[start MATERIAL PROVIDED]

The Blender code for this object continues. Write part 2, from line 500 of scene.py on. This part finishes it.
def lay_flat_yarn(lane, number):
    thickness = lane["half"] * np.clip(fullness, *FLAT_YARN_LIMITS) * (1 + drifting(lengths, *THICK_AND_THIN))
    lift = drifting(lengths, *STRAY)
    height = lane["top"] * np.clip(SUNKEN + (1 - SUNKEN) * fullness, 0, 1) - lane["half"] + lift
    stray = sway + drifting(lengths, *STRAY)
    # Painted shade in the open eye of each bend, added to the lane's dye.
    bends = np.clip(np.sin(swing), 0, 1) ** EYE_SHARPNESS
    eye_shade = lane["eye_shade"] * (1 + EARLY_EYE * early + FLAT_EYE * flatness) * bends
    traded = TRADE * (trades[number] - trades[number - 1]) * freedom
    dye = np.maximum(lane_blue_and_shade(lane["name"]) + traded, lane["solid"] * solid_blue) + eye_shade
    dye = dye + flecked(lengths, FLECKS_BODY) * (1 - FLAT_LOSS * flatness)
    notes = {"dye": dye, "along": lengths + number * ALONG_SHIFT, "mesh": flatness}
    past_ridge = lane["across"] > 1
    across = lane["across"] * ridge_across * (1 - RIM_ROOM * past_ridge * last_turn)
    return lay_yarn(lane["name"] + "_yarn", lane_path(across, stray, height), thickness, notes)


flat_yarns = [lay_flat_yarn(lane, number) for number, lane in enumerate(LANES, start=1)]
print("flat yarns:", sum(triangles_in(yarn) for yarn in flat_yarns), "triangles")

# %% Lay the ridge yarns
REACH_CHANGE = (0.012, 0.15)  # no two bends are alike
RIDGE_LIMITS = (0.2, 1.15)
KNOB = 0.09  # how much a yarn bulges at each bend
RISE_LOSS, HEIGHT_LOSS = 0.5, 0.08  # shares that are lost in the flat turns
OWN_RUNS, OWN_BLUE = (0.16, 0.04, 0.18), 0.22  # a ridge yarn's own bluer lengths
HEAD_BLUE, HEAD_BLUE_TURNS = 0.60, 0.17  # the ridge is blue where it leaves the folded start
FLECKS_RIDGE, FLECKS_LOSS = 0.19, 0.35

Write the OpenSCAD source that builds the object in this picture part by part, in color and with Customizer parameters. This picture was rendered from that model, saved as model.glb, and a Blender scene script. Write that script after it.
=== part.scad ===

[end MATERIAL PROVIDED]

Report the number of lines containing the string "scene" and add nothing to it.

2